Algernon and I took my dogs to the park. Usually, an older family friend of ours takes his border collies to the same park. That day, he saw Algie and asked if Algernon could come and meet his wife, who loved animals, but was sick. I agreed and we walked across the street to his little house. As soon as his wife saw Algie, she was happy. She welcomed my rattie onto her lap, and there he stayed. They both fell asleep together. 

Algernon is with me 24/7. I have tried getting him a buddy, I really have. Ive adopted many males, but I only kept them for a few weeks because Im afraid that Algie will kill them. He has before. It was traumatizing. Algernon doesn't like it when I spend time with other rats. He's great with most people and animals, just not other rats. I know, I know. I could get him neutered, but it is way too expensive and the vets in my area aren't experienced enough. Im not going to risk it. 









I have never had a stronger bond with any other being. He and I are both judged on sight. We are both misunderstood -just because Im shy doesn't mean I hate people- 
I am his guardian and he is my guardian. 

Algernon is my best friend. He gives me confidence. If I have him with me, I can talk to anyone. Without him, I feel like nothing. Im just the shy, awkward girl with zero social skills. Im not sure if I could have survived without him. So, to all my forum friends, this is Algernon. I will probably submit many posts about him.


----------



## DustyRat (Jul 9, 2012)

It is cool that you can take him out with you. I could never do that with my current rats.


----------



## Minky (Apr 4, 2013)

Wow, what an extraordinary animal! And what an amazing bond you have with him. I'm glad you and Algie are out there advocating for rats. Thanks for this lovely post. I hope you and Algernon have many happy days ahead of you


----------



## Mojojuju (Nov 15, 2014)

He's beautiful! I am so happy for you both!

Does he take baths willingly? I just melted when I saw that bath picture. <3


----------



## Tedology (Mar 3, 2015)

I love the photos you share with us. Algernon seems like such a special friend! 

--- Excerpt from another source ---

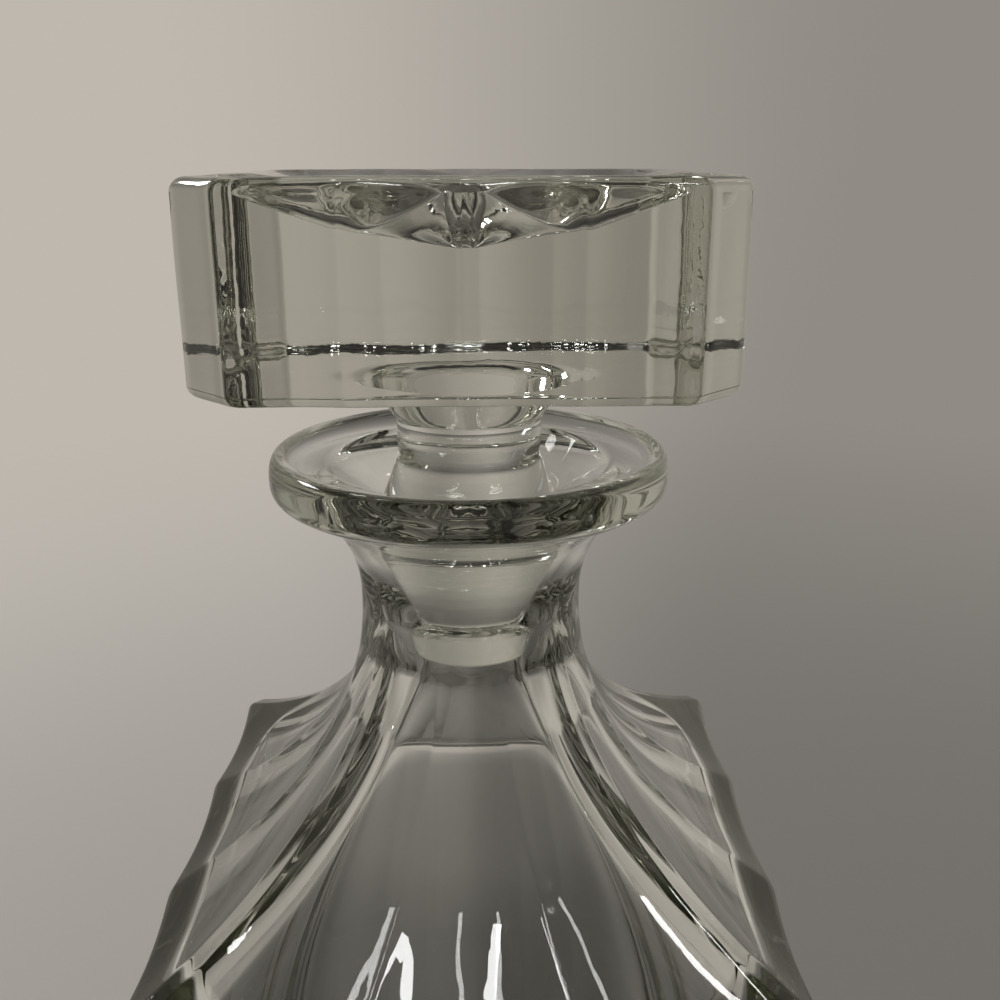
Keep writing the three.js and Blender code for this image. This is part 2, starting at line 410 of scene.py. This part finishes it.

I can't get over that you leave him on your bike seat as you work! That's amazing! Are you not afraid somebody will run off with him? I'm guessing you have your bike in clear sight. 

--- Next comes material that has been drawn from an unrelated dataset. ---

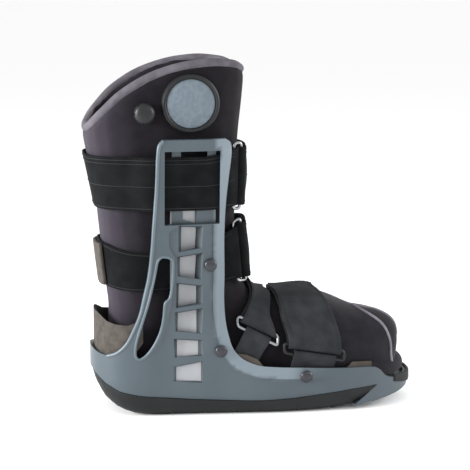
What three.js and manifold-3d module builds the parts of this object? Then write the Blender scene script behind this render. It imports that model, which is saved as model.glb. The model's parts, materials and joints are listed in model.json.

I think it's awesome you have such a relationship with your boy.


----------



## theRatGirl (Feb 25, 2015)

Mojojuju said:


> He's beautiful! I am so happy for you both!
> 
> Does he take baths willingly? I just melted when I saw that bath picture. <3


Yes, He loves baths, but only with a specific scent of Dawn Soap - Green apple.


----------



## theRatGirl (Feb 25, 2015)

Tedology said:


> I love the photos you share with us. Algernon seems like such a special friend!
> 
> I can't get over that you leave him on your bike seat as you work! That's amazing! Are you not afraid somebody will run off with him? I'm guessing you have your bike in clear sight.
> 
> I think it's awesome you have such a relationship with your boy.

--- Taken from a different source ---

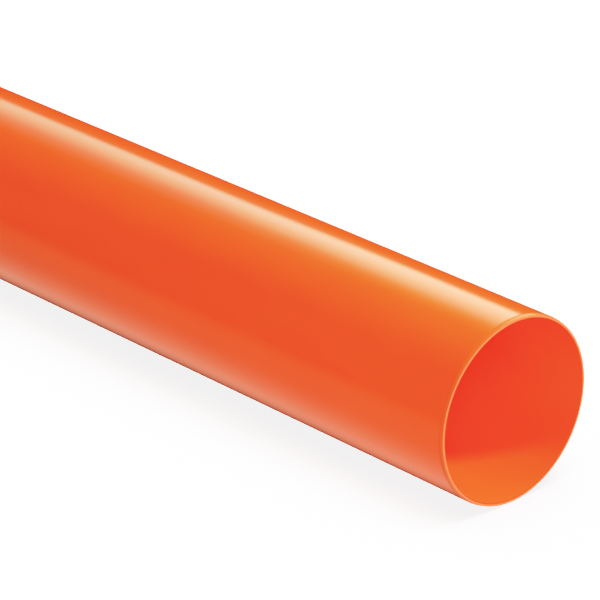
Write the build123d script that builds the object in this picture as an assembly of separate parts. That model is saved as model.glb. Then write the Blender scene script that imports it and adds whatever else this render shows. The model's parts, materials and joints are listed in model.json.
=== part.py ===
from build123d import *

import os

# Straight length of plain-ended orange PVC-U electrical duct.
#
# The duct is one extruded tube, sawn square to length. The outer corner of each end has a shallow
# lead-in bevel, so that a coupling or cap slides on, and the inner corner is broken so that it
# can't scrape a cable as it is pulled through.
#
# Row frame, in millimetres: +X runs along the tube's axis, +Z is up, and the origin is on the
# axis, halfway along the tube.

# Driving dimensions
OUTER_DIAMETER = 110.0
WALL_THICKNESS = 2.2
TUBE_LENGTH = 1000.0

# Lead-in bevel on the outer corner of each end: long and shallow
BEVEL_LENGTH = 2.0  # along the axis
BEVEL_DEPTH = 0.4  # into the wall

# Broken inner corner of each end: the same both ways
INNER_BREAK = 0.2

OUTER_RADIUS = OUTER_DIAMETER / 2
INNER_RADIUS = OUTER_RADIUS - WALL_THICKNESS
HALF_LENGTH = TUBE_LENGTH / 2


def wall_section():
    """The wall cut by a plane through the axis: X along the axis, Y the radius."""
    corners = [
        (HALF_LENGTH - INNER_BREAK, INNER_RADIUS),
        (HALF_LENGTH, INNER_RADIUS + INNER_BREAK),
        (HALF_LENGTH, OUTER_RADIUS - BEVEL_DEPTH),
        (HALF_LENGTH - BEVEL_LENGTH, OUTER_RADIUS),
    ]
    far_end = [(-x, radius) for x, radius in reversed(corners)]
    return make_face(Polyline(*corners, *far_end, close=True))


def duct_tube():
    """The whole tube: its wall section turned once round the axis."""
    return revolve(wall_section(), axis=Axis.X, revolution_arc=360)


os.makedirs("parts", exist_ok=True)
export_step(duct_tube(), "parts/duct_tube.step")
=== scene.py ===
import json
import math

import bmesh
import bpy
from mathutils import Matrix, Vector


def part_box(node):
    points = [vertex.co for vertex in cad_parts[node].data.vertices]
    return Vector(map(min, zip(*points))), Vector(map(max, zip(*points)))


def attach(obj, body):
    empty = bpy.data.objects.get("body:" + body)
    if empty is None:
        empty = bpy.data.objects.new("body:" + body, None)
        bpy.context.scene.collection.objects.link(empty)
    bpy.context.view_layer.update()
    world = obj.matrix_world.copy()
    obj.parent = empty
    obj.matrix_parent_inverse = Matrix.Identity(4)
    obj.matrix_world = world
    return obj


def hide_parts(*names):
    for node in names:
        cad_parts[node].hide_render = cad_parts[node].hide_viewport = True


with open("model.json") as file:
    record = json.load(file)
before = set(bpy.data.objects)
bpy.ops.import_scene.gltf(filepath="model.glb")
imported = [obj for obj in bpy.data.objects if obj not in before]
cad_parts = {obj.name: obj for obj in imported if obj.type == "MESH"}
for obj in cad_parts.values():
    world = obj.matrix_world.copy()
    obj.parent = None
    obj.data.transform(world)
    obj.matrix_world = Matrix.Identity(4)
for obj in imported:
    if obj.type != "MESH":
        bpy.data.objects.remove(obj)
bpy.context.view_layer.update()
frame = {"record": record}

# ---------------------------------------------------------------- sizes, read from the frame

MILLIMETRE = 0.001
mounts = {mount["name"]: mount for mount in frame["record"]["mounts"]}
spigot = mounts["spigot_plus_x"]["dims"]
bore = mounts["bore"]["dims"]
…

Yes, I always have him in front of the large window. He just naps all day.


----------



## Tedology (Mar 3, 2015)

theRatGirl said:


> Yes, I always have him in front of the large window. He just naps all day.


Too adorable!


----------



## orphanblackratties (Mar 18, 2015)

Oh he is too cute! I'm so happy for you to have found such a special companion animal


----------



## QueenBea (Feb 12, 2015)

What an amazing rat <3


----------



## bloomington bob (Mar 25, 2014)

Algernon is great! Reminds me of Rat Daddy's Fuzzy Rat


----------



## RiddlesMum (Mar 25, 2015)

What a lovely post! It's so nice hearing how you've both saved each other but, please don't think you're nothing without him, look at yourself through HIS eyes, you're not only a savior, you hung the stars and the moon.


----------